DATA EXCERPT:
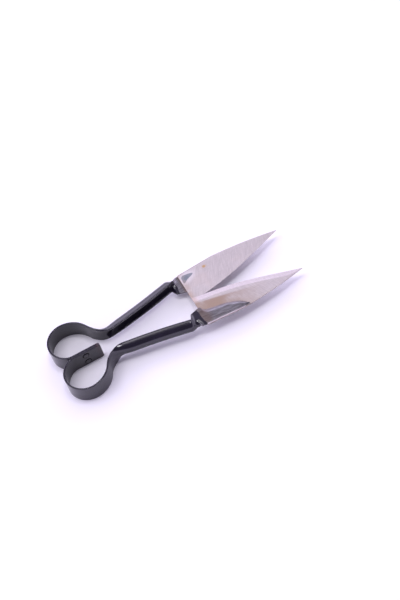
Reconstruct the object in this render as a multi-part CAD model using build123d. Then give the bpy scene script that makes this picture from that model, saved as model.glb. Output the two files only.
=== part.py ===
from build123d import *
from math import cos, pi, sin
import os

# Double-bow spring hand shears, lying flat, in millimetres.
#
# Two halves of formed spring strip. Each strip stands on edge in a straight tongue, runs
# back round a loop (the spring bow), comes in to a neck, is cupped into a hollow grip and
# flattens into a horizontal tang plate that carries the blade. The two tongues are riveted
# back to back. A left piece is a right piece turned half way about the long middle axis at
# mid height. The arms sit a little above that axis on both sides, so a left arm is built
# with its lift reversed before it is turned.
#
# Frame: +X from the bows to the tips, +Y to the left, +Z up, origin on the surface that the
# bows stand on, below the middle of the bounding box. X is counted from the back of the
# bows while a piece is made, and is shifted when the piece is written.

# ---- driving dimensions ----
LENGTH = 330.0              # back of the bows to the tips
STRIP_WIDTH = 26.5          # spring strip, standing on edge
STRIP = 2.5                 # its thickness
MID_Z = STRIP_WIDTH / 2

# tongue and bow: the middle line of the right strip seen from above, as (radius, turn)
TONGUE_FRONT = 60.0
TONGUE_LENGTH = 36.8
TONGUE_CORNER = 3.0
BOW_ARCS = [(19.0, 34.5), (25.8, 149.0), (33.0, 57.5)]
BOW_END_RUN = 3.7           # straight run before the neck
NECK_ARC = (27.0, -69.3)
GRIP_ARC = (860.0, -5.5)

# grip: the strip cupped into a half ellipse, hollow side inward
CUP_DEPTH = 11.0
CUP_INSET = 5.0             # the grip's edges lie this far inside the middle line
CUP_HALF_HEIGHT = 7.5
CUP_UPPER = (3.0, 31.0)     # start and run of the cupping along the strip from the bow's end
CUP_LOWER = (12.0, 34.0)
CUP_LIFT = 2.0              # middle of the grip above mid height

# tang plate, lying on the outer face of the blade
BLADE_GAP = 0.2             # between the flat faces of the two blades
BLADE_LIFT = 1.0            # that gap above mid height
BLADE = 2.5
FLATTEN = {-1: (171.5, 187.0), 0: (168.5, 186.0), 1: (173.5, 178.2)}    # start, end at each edge
SHOULDER = (176.5, 21.5)
PLATE_HEEL = 189.5
PLATE_Y = (18.3, 45.4)      # inner, outer edge there
PLATE_CORNER = (192.0, 18.6)
PLATE_STEP = (197.0, 23.4)  # the inner edge steps out where it crosses the blade's heel
PLATE_CURVE = [(222.0, 28.6), (239.0, 35.5)]
PLATE_TIP = (249.0, 45.8)
PLATE_SPINE = [(238.0, 48.0), (215.0, 46.9)]

# blade: cutting edge inward, spine outward, as (X, distance out) along each
BLADE_HEEL = 190.0
EDGE = [(BLADE_HEEL, -2.6), (205.0, -0.2), (222.0, 2.6), (241.0, 6.4), (256.0, 10.2), (270.0, 14.4),
        (284.0, 19.0), (297.0, 23.4), (309.0, 27.6), (320.0, 31.3), (LENGTH, 34.8)]
SPINE_HEEL_Y, SPINE_TIP_Y = 44.4, 35.8
WIDEST = (241.0, 47.4)      # where the spine is furthest out
SPINE_STRAIGHTNESS = 0.38   # 1 would run straight from there to the tip
TIP_THICK, EDGE_THICK = 0.8, 0.35
TAPER_POWER = 3             # the thickness keeps up until near the tip
BEVEL_WIDTH = 8.0
BEVEL_SHARE = 0.7           # the most of the blade's width that the bevel takes

# rivets and weld plugs
RIVET_X = 38.5
RIVET_DROP = 6.5            # above and below mid height
RIVET_RADIUS = 2.5
RIVET_HEAD_RADIUS, RIVET_HEAD = 3.7, 0.8
WELDS = [(198.5, 34.5), (225.5, 38.0)]
WELD_RADIUS = 3.6
FIT = 0.05                  # clearance round a shank or a plug

UP = Vector(0, 0, 1)
RIGHT, LEFT = 1, -1         # which way up an arm is built
LEVELS = [i / 4 - 1 for i in range(9)]                  # across the strip, -1 lower edge, 1 upper edge
NECK_SECTIONS, GRIP_SECTIONS = 10, 8
TANG_SECTIONS = (168.0, 171.0, 174.0, 176.0, 179.0, 182.0, 185.0, 187.2, PLATE_HEEL)


def smooth(t):
    t = min(max(t, 0.0), 1.0)
    return t * t * (3 - 2 * t)


def between(share, low, high):
    return low + share * (high - low)


def blade_z(arm):
    """Height of the blade's flat face, while the arm is built right way up."""
    return MID_Z + arm * BLADE_LIFT + BLADE_GAP / 2


def bow_side(inward):
    """The strip's plan from the tongue to the bow's end, offset inward from its middle."""
    tongue = Line((TONGUE_FRONT, -STRIP / 2 - inward), (TONGUE_FRONT - TONGUE_LENGTH, -STRIP / 2 - inward))
    edges = [tongue]
    for radius, turn in BOW_ARCS:
        edges.append(JernArc(edges[-1] @ 1, edges[-1] % 1, radius - inward, turn))
    edges.append(Line(edges[-1] @ 1, edges[-1] @ 1 + edges[-1] % 1 * BOW_END_RUN))
    return edges


def rivet_bar(radius, length, height):
    """A round bar across the two tongues, centred where they meet."""
    return Pos(RIVET_X, 0, height) * Rot(90, 0, 0) * Cylinder(radius, length)


def make_bow():
    """Tongue and spring loop, up to where the neck begins."""
    inner, outer = bow_side(STRIP / 2), bow_side(-STRIP / 2)
    caps = [Line(inner[0] @ 0, outer[0] @ 0), Line(inner[-1] @ 1, outer[-1] @ 1)]
    bow = extrude(make_face([*inner, *outer, *caps]), STRIP_WIDTH, dir=UP)
    bow = fillet(bow.edges().filter_by(Axis.Y).group_by(Axis.X)[-1], TONGUE_CORNER)
    through_both = 4 * STRIP
    for height in (MID_Z - RIVET_DROP, MID_Z + RIVET_DROP):
        bow -= rivet_bar(RIVET_RADIUS + FIT, through_both, height)
    return bow


def make_bow_rivet(height):
    """Shank through both tongues with a low chamfered head on each side."""
    rivet = rivet_bar(RIVET_RADIUS, 2 * STRIP, height)
    for side, outer_edge in ((-1, 0), (1, -1)):
        head = Pos(0, side * (STRIP + RIVET_HEAD / 2), 0) * rivet_bar(RIVET_HEAD_RADIUS, RIVET_HEAD, height)
        rivet += chamfer(head.edges().filter_by(GeomType.CIRCLE).group_by(Axis.Y)[outer_edge], RIVET_HEAD / 2)
    return rivet


def cup(travelled, u, arm):
    """Middle of the strip's thickness, (outward, up), at level u so far along from the bow's end."""
    lower, upper = (smooth((travelled - start) / run) for start, run in (CUP_LOWER, CUP_UPPER))
    bend = between((1 + arm * u) / 2, lower, upper)
    flat_up = STRIP_WIDTH / 2 * u
    cupped_up = CUP_HALF_HEIGHT * sin(u * pi / 2) + arm * CUP_LIFT
    return bend * (CUP_DEPTH * cos(u * pi / 2) - CUP_INSET), MID_Z + between(bend, flat_up, cupped_up)


def flattening(x, u):
    """How far the cup has opened into the plate at x, from 0 to 1."""
    start, end = (between(abs(u), middle, edge) for middle, edge in zip(FLATTEN[0], FLATTEN[1 if u > 0 else -1]))
    return smooth((x - start) / (end - start))


def strip_section(origin, outward, middle):
    """Face of strip thickness round a middle line of (outward, up) points."""
    sides = []
    for side in (-STRIP / 2, STRIP / 2):
        points = []
        for i, (out, up) in enumerate(middle):
            before, after = middle[max(i - 1, 0)], middle[min(i + 1, len(middle) - 1)]
            run = Vector(after[0] - before[0], after[1] - before[1]).normalized()
            points.append(origin + outward * (out + side * run.Y) + UP * (up - side * run.X))
        sides.append(Spline(*points))
    caps = [Line(sides[0] @ end, sides[1] @ end) for end in (0, 1)]
    return make_face([*sides, *caps])


def neck_and_grip():
    start = bow_side(0)[-1]
    neck = JernArc(start @ 1, start % 1, *NECK_ARC)
    return neck, JernArc(neck @ 1, neck % 1, *GRIP_ARC)


def grip_sections(arm):
    """Sections across the strip, from the bow's end along the neck and the grip."""
    neck, grip = neck_and_grip()
    stations = [(neck, i / NECK_SECTIONS, 0) for i in range(NECK_SECTIONS)]
    stations += [(grip, i / GRIP_SECTIONS, neck.length) for i in range(GRIP_SECTIONS)]
    for path, t, behind in stations:
        travelled = behind + path.length * t
        outward = (path % t).cross(UP).normalized()
        yield strip_section(path @ t, outward, [cup(travelled, u, arm) for u in LEVELS])


def tang_sections(arm):
    """Sections square to X, where the cup opens out into the flat plate."""
    neck, grip = neck_and_grip()
    end, along = grip @ 1, grip % 1
    plate_up = blade_z(arm) + BLADE + STRIP / 2
    for x in TANG_SECTIONS:
        path_out = -(end.Y + along.Y / along.X * (x - end.X))
        past_shoulder = max(0, x - SHOULDER[0]) / (PLATE_HEEL - SHOULDER[0])
        inner = between(past_shoulder, SHOULDER[1], PLATE_Y[0])
        middle = []
        for u in LEVELS:
            out, up = cup(neck.length + grip.length, u, arm)
            share = flattening(x, u)
            plate_out = between((1 - u) / 2, inner, PLATE_Y[1])
            middle.append((between(share, path_out + out, plate_out), between(share, up, plate_up)))
        yield strip_section(Vector(x, 0, 0), Vector(0, -1, 0), middle)


def make_plate(arm):
    """The flat end of the strip, which lies along the spine on the blade's outer face."""
    heel_inner, heel_outer = ((PLATE_HEEL, -out) for out in PLATE_Y)
    corner, step, tip = ((x, -out) for x, out in (PLATE_CORNER, PLATE_STEP, PLATE_TIP))
    outline = [
        Line(heel_inner, corner),
        Line(corner, step),
        Spline(step, *[(x, -out) for x, out in PLATE_CURVE], tip),
        Spline(tip, *[(x, -out) for x, out in PLATE_SPINE], heel_outer),
        Line(heel_outer, heel_inner),
    ]
    return Pos(0, 0, blade_z(arm) + BLADE) * extrude(make_face(outline), STRIP, dir=UP)


def make_handle(arm):
    """Neck, cupped grip and tang plate: the rest of the strip, one piece."""
    return loft([*grip_sections(arm), *tang_sections(arm)]) + make_plate(arm)


def spine_y(x):
    if x < WIDEST[0]:
        return between((x - BLADE_HEEL) / (WIDEST[0] - BLADE_HEEL), SPINE_HEEL_Y, WIDEST[1])
    t = (x - WIDEST[0]) / (LENGTH - WIDEST[0])
    return between(SPINE_STRAIGHTNESS * t + (1 - SPINE_STRAIGHTNESS) * t * t, WIDEST[1], SPINE_TIP_Y)


def make_blade(arm):
    """Flat inner face down, bevelled along the cutting edge on the outer face."""
    bottom, sections = blade_z(arm), []
    for x, edge in EDGE:
        spine = spine_y(x)
        thick = between(((x - BLADE_HEEL) / (LENGTH - BLADE_HEEL)) ** TAPER_POWER, BLADE, TIP_THICK)
        bevel_end = edge + min(BEVEL_WIDTH, BEVEL_SHARE * (spine - edge))
        corners = [(edge, 0), (edge, EDGE_THICK), (bevel_end, thick), (spine, thick), (spine, 0)]
        sections.append(make_face(Polyline(*[(x, -out, bottom + up) for out, up in corners], close=True)))
    blade = loft(sections, ruled=True)
    for plug in make_welds(arm, FIT):
        blade -= plug
    return blade


def make_welds(arm, clearance=0.0):
    """Round plugs of weld metal through the blade, ground flush with its flat face."""
    middle = blade_z(arm) + BLADE / 2
    return [Pos(x, -out, middle) * Cylinder(WELD_RADIUS + clearance, BLADE) for x, out in WELDS]


def other_half(shape):
    """The same piece on the left: half a turn about the long middle axis."""
    return shape.rotate(Axis((0, 0, MID_Z), (1, 0, 0)), 180)


def write(shape, name):
    export_step(Pos(-LENGTH / 2, 0, 0) * shape, f"parts/{name}.step")


def write_half(side, arm):
    pieces = {
        "bow": make_bow(),
        "handle": make_handle(arm),
        "blade": make_blade(arm),
        "blade_welds": Compound(children=make_welds(arm)),
    }
    for name, piece in pieces.items():
        write(piece if arm == RIGHT else other_half(piece), f"{side}_{name}")


os.makedirs("parts", exist_ok=True)
write_half("right", RIGHT)
write_half("left", LEFT)
write(make_bow_rivet(MID_Z - RIVET_DROP), "lower_bow_rivet")
write(make_bow_rivet(MID_Z + RIVET_DROP), "upper_bow_rivet")

hinge = bow_side(0)[2].arc_center
print(f"arm turns about X {hinge.X - LENGTH / 2:.3f}, Y {hinge.Y:.3f}")
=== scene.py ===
import math

import bmesh
import bpy
from mathutils import Matrix, Vector


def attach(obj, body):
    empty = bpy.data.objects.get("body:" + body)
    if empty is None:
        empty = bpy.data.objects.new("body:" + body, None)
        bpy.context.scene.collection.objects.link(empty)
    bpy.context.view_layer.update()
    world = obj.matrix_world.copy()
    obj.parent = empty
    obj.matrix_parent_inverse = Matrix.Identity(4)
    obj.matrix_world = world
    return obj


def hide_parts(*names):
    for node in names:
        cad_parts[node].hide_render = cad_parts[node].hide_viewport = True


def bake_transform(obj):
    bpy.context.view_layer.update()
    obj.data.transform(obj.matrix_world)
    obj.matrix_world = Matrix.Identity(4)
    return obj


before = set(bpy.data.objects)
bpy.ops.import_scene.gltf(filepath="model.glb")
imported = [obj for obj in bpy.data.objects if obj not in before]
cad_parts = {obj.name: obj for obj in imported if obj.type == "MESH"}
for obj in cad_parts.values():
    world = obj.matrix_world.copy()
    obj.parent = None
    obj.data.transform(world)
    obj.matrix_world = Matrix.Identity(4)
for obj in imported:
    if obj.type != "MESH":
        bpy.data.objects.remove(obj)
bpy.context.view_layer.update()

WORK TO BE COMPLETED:
Using the data above, reproduce exactly the lines from the line that contains "hinge = bow_side(0)[2].arc_center" through the line that contains "bpy.data.objects.remove(obj)", including both.

EXPECTED ANSWER:
hinge = bow_side(0)[2].arc_center
print(f"arm turns about X {hinge.X - LENGTH / 2:.3f}, Y {hinge.Y:.3f}")
=== scene.py ===
import math

import bmesh
import bpy
from mathutils import Matrix, Vector


def attach(obj, body):
    empty = bpy.data.objects.get("body:" + body)
    if empty is None:
        empty = bpy.data.objects.new("body:" + body, None)
        bpy.context.scene.collection.objects.link(empty)
    bpy.context.view_layer.update()
    world = obj.matrix_world.copy()
    obj.parent = empty
    obj.matrix_parent_inverse = Matrix.Identity(4)
    obj.matrix_world = world
    return obj


def hide_parts(*names):
    for node in names:
        cad_parts[node].hide_render = cad_parts[node].hide_viewport = True


def bake_transform(obj):
    bpy.context.view_layer.update()
    obj.data.transform(obj.matrix_world)
    obj.matrix_world = Matrix.Identity(4)
    return obj


before = set(bpy.data.objects)
bpy.ops.import_scene.gltf(filepath="model.glb")
imported = [obj for obj in bpy.data.objects if obj not in before]
cad_parts = {obj.name: obj for obj in imported if obj.type == "MESH"}
for obj in cad_parts.values():
    world = obj.matrix_world.copy()
    obj.parent = None
    obj.data.transform(world)
    obj.matrix_world = Matrix.Identity(4)
for obj in imported:
    if obj.type != "MESH":
        bpy.data.objects.remove(obj)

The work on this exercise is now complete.